Expanded memory view: recent gradients matter more, while older gradients fade gradually.

\[u_{dW,t}^{[l]}=\beta u_{dW,t-1}^{[l]}+(1-\beta)dW_t^{[l]}\]

Layer-wise momentum buffer for weight gradients.

\[u_{db,t}^{[l]}=\beta u_{db,t-1}^{[l]}+(1-\beta)db_t^{[l]}\]

Layer-wise momentum buffer for bias gradients.

\[W_{t+1}^{[l]}=W_t^{[l]}-\eta u_{dW,t}^{[l]}\]

Layer-wise weight update.

\[b_{t+1}^{[l]}=b_t^{[l]}-\eta u_{db,t}^{[l]}\]

Layer-wise bias update.

Symbols

  1. g_t: mini-batch gradient at step t.
  2. B: mini-batch size.
  3. theta_t: model parameters before the update.
  4. eta: learning rate.
  5. u_t: momentum buffer, or smoothed gradient direction.
  6. beta: momentum coefficient, often around 0.9.
  7. dW_t and db_t: weight and bias gradients for one layer.

Pros

ProsWhy it helps
Reduces zig-zag movementMomentum smooths directions that change too quickly across steps.
Speeds up consistent progressWhen gradients keep pointing in a useful direction, the buffer builds movement in that direction.
Smooths mini-batch noiseOne noisy mini-batch has less control over the update direction.
Simple and memory-efficientIt only adds one extra buffer for each parameter.
Strong practical baselineSGD with Momentum is still powerful when the learning rate is tuned well.

Cons

ConsWhy it matters
Adds one more hyperparameterThe momentum coefficient beta must be chosen carefully.
Can overshootIf the learning rate or momentum is too large, the optimizer may move past a good region.
No per-parameter scalingMomentum smooths direction, but does not automatically resize each parameter step like RMSProp or Adam.
Still needs learning-rate tuningMomentum helps the path, but a bad learning rate can still make training unstable.
Notation variesDifferent books may write Momentum with different signs or scaling conventions.

Quick Example

Suppose the optimizer is moving through a narrow valley. Let beta = 0.9, and assume the first two gradients are g_1 = (10, 1) and g_2 = (-9, 1).

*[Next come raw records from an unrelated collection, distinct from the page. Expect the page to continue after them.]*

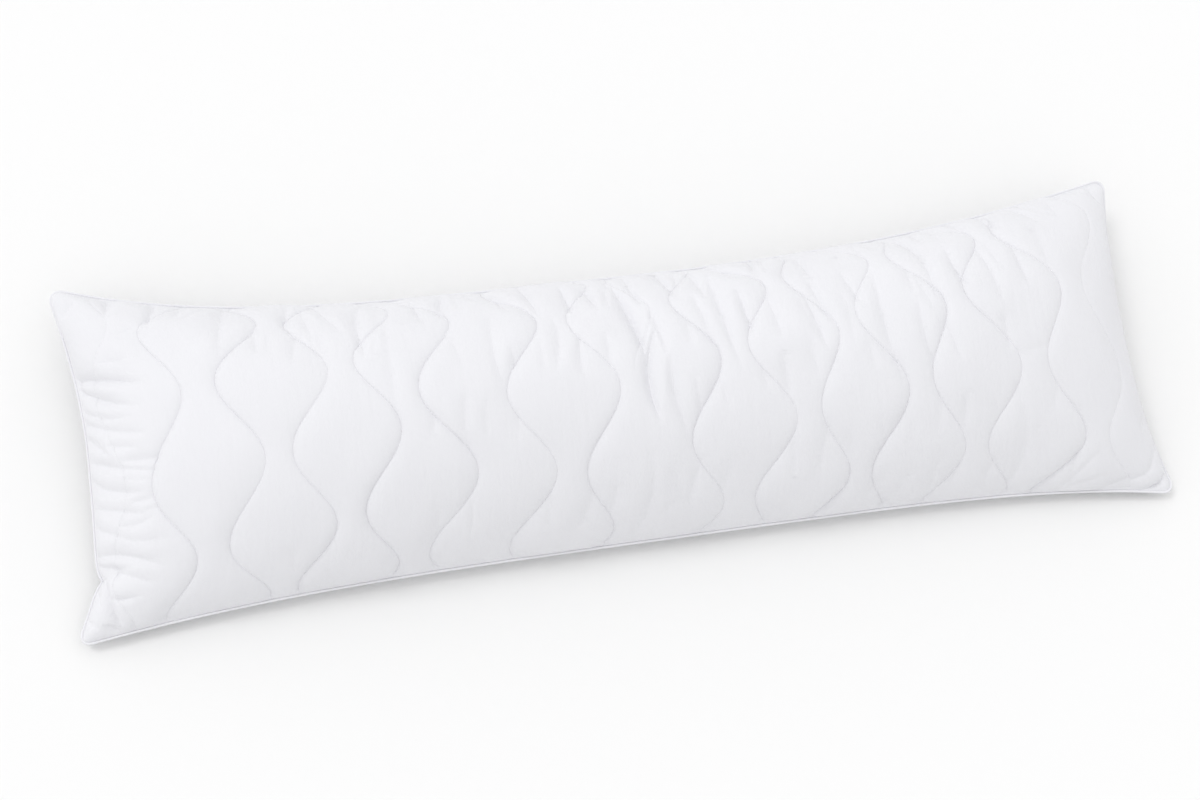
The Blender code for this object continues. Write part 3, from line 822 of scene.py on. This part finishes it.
bm = bmesh.new()
bmesh.ops.create_grid(bm, x_segments=1, y_segments=1, size=FLOOR_SIZE / 2)
floor_mesh = bpy.data.meshes.new("floor")
bm.to_mesh(floor_mesh)
bm.free()
floor = bpy.data.objects.new("floor", floor_mesh)
bpy.context.collection.objects.link(floor)
floor_mesh.materials.append(plain_finish("floor_paint", FLOOR_LOOK)[0])
print("the floor is", FLOOR_SIZE, "m wide")

# %% [markdown]
# ## The light
# One broad light from the far left, and a sky that is a little brighter on that side, give the
# soft shading of a studio. Area lamps could do it too, but they fade with distance, and a lamp
# like the sun with a wide angle doesn't.

# %% The light
KEY_DIRECTION = Vector((-0.62, 0.45, 1.1)).normalized()
KEY_STRENGTH, KEY_SPREAD = 0.47, 20         # the spread is in degrees
SKY_LEVEL, SKY_SLANT = 0.975, 0.125         # even part, and how much brighter the lit side is
CONTRAST = 0.75                             # gamma of the finished picture

key = bpy.data.lights.new("key", "SUN")
key.energy, key.angle = KEY_STRENGTH, np.radians(KEY_SPREAD)
lamp = bpy.data.objects.new("key", key)
lamp.rotation_euler = KEY_DIRECTION.to_track_quat("Z", "Y").to_euler()
bpy.context.collection.objects.link(lamp)

world = bpy.data.worlds.new("studio")
sky = Nodes(world)
look = sky.add("ShaderNodeTexCoord", {}, {}, output="Generated")
towards = sky.add("ShaderNodeVectorMath", {"operation": "DOT_PRODUCT"},
                  {0: look, 1: KEY_DIRECTION}, output="Value")
sky.feed(sky.tree.nodes["Background"],
         {"Color": (1, 1, 1, 1), "Strength": SKY_LEVEL + SKY_SLANT * towards})
bpy.context.scene.world = world
bpy.context.scene.view_settings.view_transform = "Standard"
bpy.context.scene.view_settings.gamma = CONTRAST
print("light from", [round(c, 2) for c in KEY_DIRECTION])

# %% [markdown]
# ## Fitting the pieces to the frame
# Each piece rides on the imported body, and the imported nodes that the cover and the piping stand
# for are hidden.

# %% Fitting the pieces to the frame
for piece, node, slot in ((quilted_cover, "pillow", "cover"), (piping_cord, "piping", "piping")):
    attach(piece, "root")
    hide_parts(node)
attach(thread, "root")
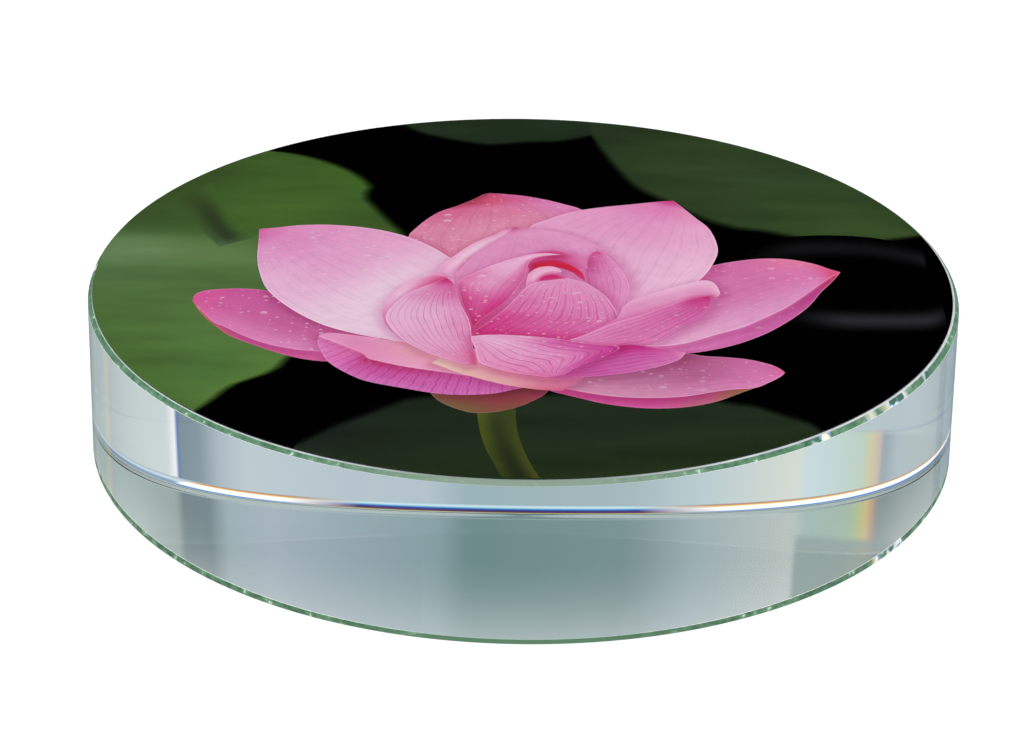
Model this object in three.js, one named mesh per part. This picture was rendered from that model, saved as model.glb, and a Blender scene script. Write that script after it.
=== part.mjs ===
// A round photo paperweight: a thick disc of clear polished glass, with a picture laid on its top face.
// The picture is a stack of three thin round sheets, cut together: a clear double-sided adhesive film
// next to the glass, the printed picture, and a clear gloss film that guards the print.
//
// Millimetres, +Z up. The origin is the centre of the bottom face, where the paperweight stands.
// The picture's lower edge faces -Y and its right-hand side faces +X.
import * as THREE from "three";

// The glass disc.
const GLASS_DIAMETER = 80;
const GLASS_THICKNESS = 15.5; // plate sold as 15 mm
const CHAMFER_TOP = 0.35; // 45 degree ground and polished edge round the top face
const BOTTOM_BEVEL_HEIGHT = 0.5; // steeper ground edge round the bottom face
const BOTTOM_BEVEL_WIDTH = 0.2;

// The picture sheets.
const BARE_RIM = 0.25; // clear glass left between the sheets' edge and the top chamfer
const ADHESIVE_THICKNESS = 0.03;
const PRINT_THICKNESS = 0.08;
const COVER_THICKNESS = 0.04;

const FULL_TURN_STEPS = 144; // flat steps that stand for a round edge

const glassRadius = GLASS_DIAMETER / 2;
const sheetRadius = glassRadius - CHAMFER_TOP - BARE_RIM;

const clearGlass = new THREE.MeshStandardMaterial({
  color: 0xdcebe6,
  roughness: 0.02,
  metalness: 0,
  transparent: true,
  opacity: 0.35,
});
const clearAdhesive = new THREE.MeshStandardMaterial({
  color: 0xf4f5f0,
  roughness: 0.3,
  metalness: 0,
  transparent: true,
  opacity: 0.5,
});
const printedPaper = new THREE.MeshStandardMaterial({
  color: 0xb86a8c,
  roughness: 0.55,
  metalness: 0,
});
const clearFilm = new THREE.MeshStandardMaterial({
  color: 0xffffff,
  roughness: 0.08,
  metalness: 0,
  transparent: true,
  opacity: 0.15,
});

// A solid of revolution about +Z from its outline of [radius, height] points, listed from the axis
// at the bottom to the axis at the top.
function turned(outline) {
  const profile = outline.map(([radius, height]) => new THREE.Vector2(radius, height));
  return new THREE.LatheGeometry(profile, FULL_TURN_STEPS).rotateX(Math.PI / 2);
}

// The thick disc, standing on its bottom face, with its top edge chamfered and its bottom edge bevelled.
function glassDisc() {
  const outline = [
    [0, 0],
    [glassRadius - BOTTOM_BEVEL_WIDTH, 0],
    [glassRadius, BOTTOM_BEVEL_HEIGHT],
    [glassRadius, GLASS_THICKNESS - CHAMFER_TOP],
    [glassRadius - CHAMFER_TOP, GLASS_THICKNESS],
    [0, GLASS_THICKNESS],
  ];
  const disc = new THREE.Mesh(turned(outline), clearGlass);
  disc.name = "glass_disc";
  return disc;
}

// One die-cut round sheet of the picture, with its underside at its own origin.
function roundSheet(name, thickness, material) {
  const outline = [
    [0, 0],
    [sheetRadius, 0],
    [sheetRadius, thickness],
    [0, thickness],
  ];
  const sheet = new THREE.Mesh(turned(outline), material);
  sheet.name = name;
  return sheet;
}

// The picture's sheets, laid one on the other from the glass up.
function picture() {
  const stack = new THREE.Group();
  const sheets = [
    ["adhesive_film", ADHESIVE_THICKNESS, clearAdhesive],
    ["picture_print", PRINT_THICKNESS, printedPaper],
    ["clear_cover_film", COVER_THICKNESS, clearFilm],
  ];
  let height = 0;
  for (const [name, thickness, material] of sheets) {
    const sheet = roundSheet(name, thickness, material);
    sheet.position.z = height;
    stack.add(sheet);
    height += thickness;
  }
  return stack;
}

const paperweight = new THREE.Group();
paperweight.add(glassDisc());

const topPicture = picture();
topPicture.position.z = GLASS_THICKNESS;
paperweight.add(topPicture);

export default paperweight;
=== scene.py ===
"""Round glass paperweight with a printed lotus under a clear cover film, on a pale table."""

import math

import bpy
import numpy as np
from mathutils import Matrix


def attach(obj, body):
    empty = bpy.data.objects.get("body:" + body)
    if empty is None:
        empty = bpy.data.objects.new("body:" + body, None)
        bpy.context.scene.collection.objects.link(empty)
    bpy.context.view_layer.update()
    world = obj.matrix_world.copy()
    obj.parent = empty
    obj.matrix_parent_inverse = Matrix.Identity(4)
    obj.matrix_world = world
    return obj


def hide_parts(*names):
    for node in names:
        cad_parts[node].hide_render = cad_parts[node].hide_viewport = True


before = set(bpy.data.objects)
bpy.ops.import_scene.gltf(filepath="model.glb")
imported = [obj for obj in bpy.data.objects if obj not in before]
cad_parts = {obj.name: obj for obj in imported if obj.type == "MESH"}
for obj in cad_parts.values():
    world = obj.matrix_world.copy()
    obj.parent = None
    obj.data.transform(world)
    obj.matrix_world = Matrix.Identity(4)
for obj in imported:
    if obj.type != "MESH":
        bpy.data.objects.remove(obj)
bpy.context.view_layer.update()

# Camera: a long lens a little above the table, looking down at the front edge of the disc.
CAMERA_PLACE = (0.0, -0.3311, 0.16725)
CAMERA_TURN = (64.069, -0.706, 0.510)
camera_data = bpy.data.cameras.new("camera")
camera_data.lens = 138.86
camera_data.sensor_width = 36.0
camera_data.clip_start = 0.01
camera_data.clip_end = 20.0
camera = bpy.data.objects.new("camera", camera_data)
camera.location = CAMERA_PLACE
camera.rotation_euler = [math.radians(turn) for turn in CAMERA_TURN]
bpy.context.scene.collection.objects.link(camera)
bpy.context.scene.camera = camera
bpy.context.scene.view_settings.view_transform = "Standard"

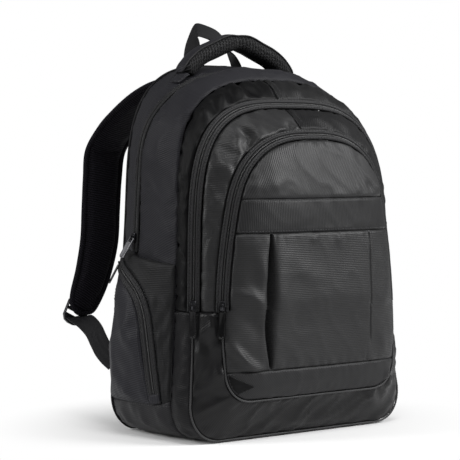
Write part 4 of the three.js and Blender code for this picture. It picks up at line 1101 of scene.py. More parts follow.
@dataclass
class BodyPanels:
    """Gussets, boot and the front of the mid compartment, each lofted between two seams."""

    shop: Workshop
    sewing: Sewing
    step: float = 4.0
    row_step: float = 4.0
    laptop_bulge: tuple[float, float] = (2, 3)
    main_bulge: tuple[float, float] = (4, 8)
    mid_bulge: tuple[float, float] = (4, 4)
    face_bulge: tuple[float, float] = (4, 3)
    stitch_row: int = 4

    def ends(self, rear: Outline, fore: Outline, x: float) -> tuple[float, float]:
        """Return the station places where both seams reach a distance x left of the middle."""
        found = []
        for outline in (rear, fore):
            t = np.linspace(Station.CROWN - 4, Station.CROWN, 4000)
            across = outline.seam.points(outline.s(t))[:, 0]
            found.append(float(np.interp(-x, -across, t)))
        return found[0], found[1]

    def half(self, rear: Outline, start: tuple[float, float], end: tuple[float, float]) -> Points:
        """Return the station places of one side of a band, for its rear and fore seams."""
        middle = Outline(rear.seam)
        shares = (even_places(middle, start[0], end[0], self.step) - start[0]) / (end[0] - start[0])
        return np.stack([lerp(start[0], end[0], shares), lerp(start[1], end[1], shares)])

    def grid(self, rear: Outline, fore: Outline, places: Points, hands: Points, bulge: tuple[float, float],
             rows: Points | None = None, sides: tuple[int, int] = (-1, 1)) -> Points:
        """Return the outer points of a band.

        Args:
            rear: The seam at its back.
            fore: The seam at its front.
            places: Station places on both seams, one column each.
            hands: 1 on the right and -1 on the left, one a column.
            bulge: The swell at the sides and at the top.
            rows: Shares of the way across, or None for even spacing.
            sides: Which edge of each seam's gap the band reaches.

        Returns:
            A grid of points.
        """
        a, b = rear.edge(places[0], sides[0]), fore.edge(places[1], sides[1])
        if rows is None:
            rows = distances(float(np.median(np.linalg.norm(a - b, axis=1))), step=self.row_step)
        k = rows[:, None, None]
        normal = unit(lerp(rear.seam.normals(rear.s(places[0])), fore.seam.normals(fore.s(places[1])), k))
        rise = bulge[0] * normal[..., 0] ** 2 + bulge[1] * np.maximum(normal[..., 2], 0) ** 2
        points = lerp(a, b, k) + normal * (rise * (4 * k * (1 - k))[..., 0])[..., None]
        points[..., 0] *= hands
        return points

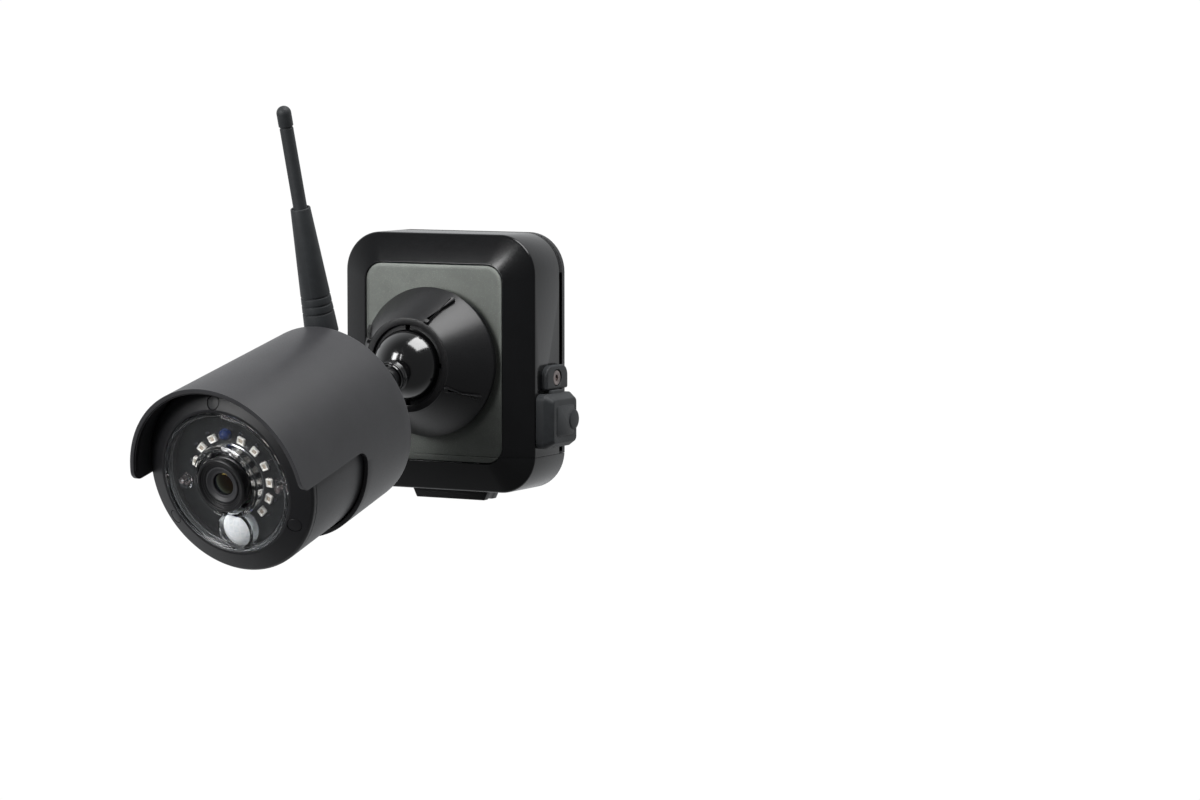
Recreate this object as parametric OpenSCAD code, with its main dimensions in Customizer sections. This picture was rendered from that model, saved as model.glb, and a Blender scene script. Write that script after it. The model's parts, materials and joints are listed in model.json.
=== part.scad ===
// Outdoor bullet security camera on a ball mount, carried by a wall-mounted battery pack.
// Frame: origin at the centre of the pack's back face, +X to the right seen from the front,
// +Y into the wall, +Z up. All sizes are in millimetres.

/* [Battery pack] */
// Width of the battery pack
pack_w = 86; // [85:0.5:90]
// Height of the battery pack
pack_h = 102; // [101:0.5:106]
// Radius of the pack's outer corners
pack_corner_r = 15.5; // [12:0.5:18]
// Depth of the straight side walls, up to the bevel
wall_depth = 25; // [24:0.5:26]
// Depth from the wall to the ridge around the front panel
pack_d = 30; // [30:0.25:31]
// Thickness of the moulded pack walls
pack_wall = 2.2; // [1.8:0.1:2.6]
// Height of the seam between the shell and the battery end cap
seam_up = -36.4; // [-37:0.1:-36]
// Width of the metallic front panel
panel_w = 62; // [60:0.5:66]
// Height of the metallic front panel
panel_h = 78; // [76:0.5:80]

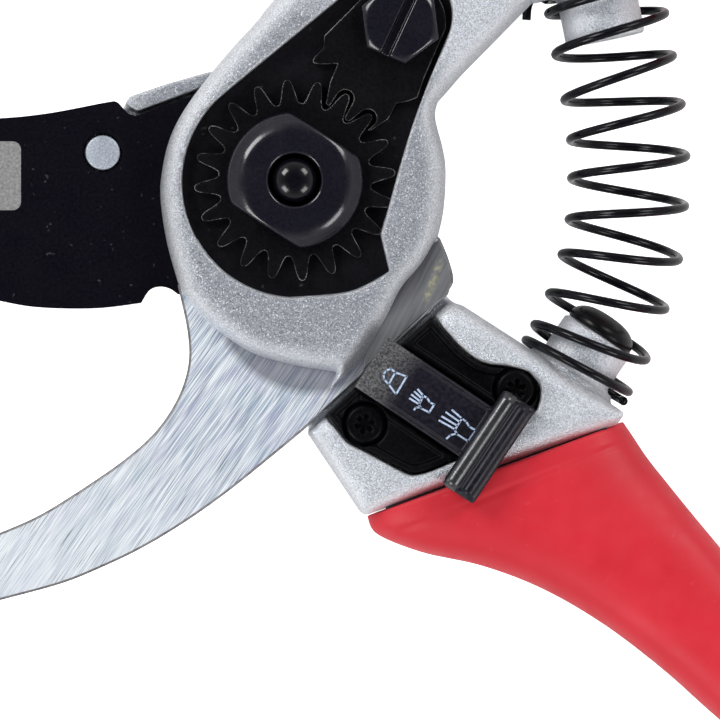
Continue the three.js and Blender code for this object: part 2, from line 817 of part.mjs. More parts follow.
const bladeHalf = new THREE.Group();
bladeHalf.add(mesh('blade_forging', bladeForging(), SILVER, 0.38, 0.9));
bladeHalf.add(mesh('cutting_blade', cuttingBlade(), '#131318', 0.55, 0.4));
bladeHalf.add(mesh('blade_pin', bladePin(), SILVER, 0.4, 0.9));
bladeHalf.add(mesh('pivot_bushing', pivotBushing(), '#a58a4a', 0.4, 0.9));
bladeHalf.add(mesh('friction_washer', frictionWasher(), '#8f9196', 0.4, 1));
bladeHalf.add(mesh('bumper', bumper(), '#0f0f11', 0.6, 0));
bladeHalf.add(mesh('catch_housing', catchHousing(), '#121216', 0.5, 0));
CATCH_SCREWS.forEach((centre, i) => {
  bladeHalf.add(mesh(`catch_screw_${i + 1}`, catchScrew(centre), '#17171b', 0.35, 0.6));
});
bladeHalf.add(mesh('detent_ball', detentBall(), '#c8c9cc', 0.2, 1));
bladeHalf.add(mesh('detent_spring', detentSpring(), '#9a9ca0', 0.35, 1));
bladeHalf.add(mesh('lower_grip', grip(same), RED, 0.5, 0));

const slidingCatch = new THREE.Group();
slidingCatch.add(mesh('catch_slider', catchSlider(), '#1e1d24', 0.42, 0));
bladeHalf.add(slidingCatch);

pruner.add(hookHalf, bladeHalf);

export default pruner;
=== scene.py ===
"""Bypass pruner lying flat and open: the visual model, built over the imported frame."""

import json
import math

import bmesh
import bpy
import numpy as np
import openvdb
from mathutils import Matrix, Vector


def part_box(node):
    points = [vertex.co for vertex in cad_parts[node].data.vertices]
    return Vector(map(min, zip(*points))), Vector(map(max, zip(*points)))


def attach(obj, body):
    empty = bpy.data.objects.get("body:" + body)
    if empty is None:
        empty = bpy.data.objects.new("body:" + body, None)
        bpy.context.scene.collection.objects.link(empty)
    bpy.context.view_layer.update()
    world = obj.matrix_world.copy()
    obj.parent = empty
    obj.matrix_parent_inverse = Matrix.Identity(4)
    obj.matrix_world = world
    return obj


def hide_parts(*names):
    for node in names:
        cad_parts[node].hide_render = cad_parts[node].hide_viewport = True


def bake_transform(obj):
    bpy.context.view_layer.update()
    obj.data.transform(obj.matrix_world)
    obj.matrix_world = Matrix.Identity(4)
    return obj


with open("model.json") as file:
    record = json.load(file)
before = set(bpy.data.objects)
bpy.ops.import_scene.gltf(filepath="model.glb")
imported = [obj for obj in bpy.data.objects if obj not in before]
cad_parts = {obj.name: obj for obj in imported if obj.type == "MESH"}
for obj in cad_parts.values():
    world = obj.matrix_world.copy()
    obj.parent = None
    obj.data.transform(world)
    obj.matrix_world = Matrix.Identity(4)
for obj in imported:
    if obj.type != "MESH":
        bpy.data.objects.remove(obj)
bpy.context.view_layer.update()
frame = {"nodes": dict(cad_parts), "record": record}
MM = 0.001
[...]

The first coordinate changes direction sharply, but the second coordinate stays positive. Start with u_0 = (0, 0).

Example Calculation

\[u_1=0.9(0,0)+0.1(10,1)=(1,0.1)\]

The first update stores a small version of the first gradient.

\[u_2=0.9(1,0.1)+0.1(-9,1)=(0,0.19)\]

The oscillating first coordinate cancels, while the consistent second coordinate accumulates.

Common Mistakes

  1. Thinking Momentum changes how g_t is computed. It does not; it changes how current and past gradients are combined before the update.
  2. Confusing beta with the learning rate. Eta controls step size; beta controls how much past direction is remembered.
  3. Using too much Momentum with too large a learning rate, which can cause overshooting or unstable movement.
  4. Confusing Momentum's u_t with Adam's v_t. Momentum stores direction memory; Adam's v_t usually stores squared-gradient magnitude.
  5. Thinking Momentum only makes training faster. It also changes the path by reducing oscillation.

Takeaway

SGD follows the current gradient directly. Momentum gives SGD memory by keeping a moving average of past gradients.

Directions that stay consistent become stronger, while directions that keep flipping become weaker. This makes the optimization path smoother, especially in narrow valleys where plain SGD tends to zig-zag.